Regardless of a person's gender, when a parent stops their career, or scales back their professional career to instead care for a child, they are making an economic choice that will impact their current and future earnings. A man who stops working a career to care for his child suffers the same impact on his earning as a woman who is of equalitive experience and qualification. The reality is that if one parent has chosen to be a primary care giver. their option for outside work is inherently limited. The feminist argument has always been that a woman has the right to work in the manner she choses. Their argument has always been that the woman has just as much a right to be the person who makes the "real bread" as a man. But if feminism really wants to argue that the woman should have the right to be the chief bread winner of a family simply because she is a woman, then that is again a very illogical and flawed political goal.

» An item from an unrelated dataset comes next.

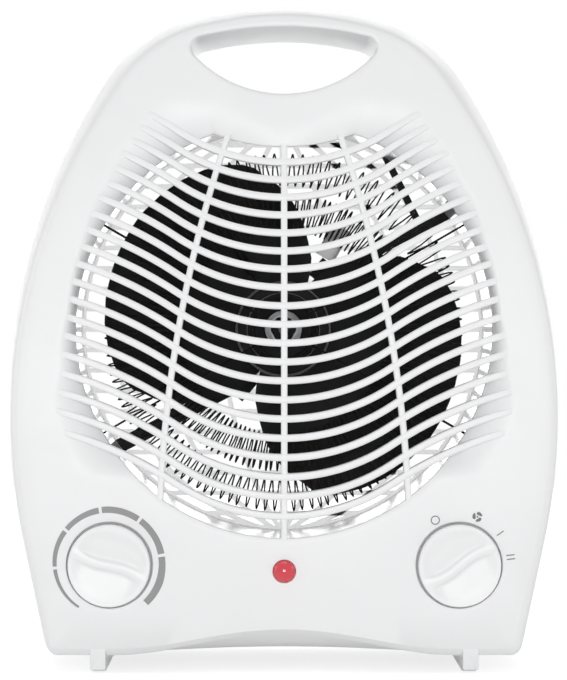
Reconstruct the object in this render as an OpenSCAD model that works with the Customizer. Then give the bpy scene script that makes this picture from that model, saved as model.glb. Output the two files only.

The issue is that Palin is a living breathing example of what feminism has advocated. She has her own career. She has not been impeded by society or cultural bias in terms of her having had children. Her husband takes an equal role in child care duties. They are in fact fully equal in the relationship- which is something feminism has always argued for. It seems that her "shortcoming" is that she also is religious, thinks abortion is morally wrong, has a husband who is a man's man despite his being a stay at home dad, and she has an "R" after her name.

Any argument that Palin isn't a living example of feminism would have to argue either that she has a penis or that feminism didn't mean what it has meant for the past 30 years.

Either way, such an argument would be pretty laughable.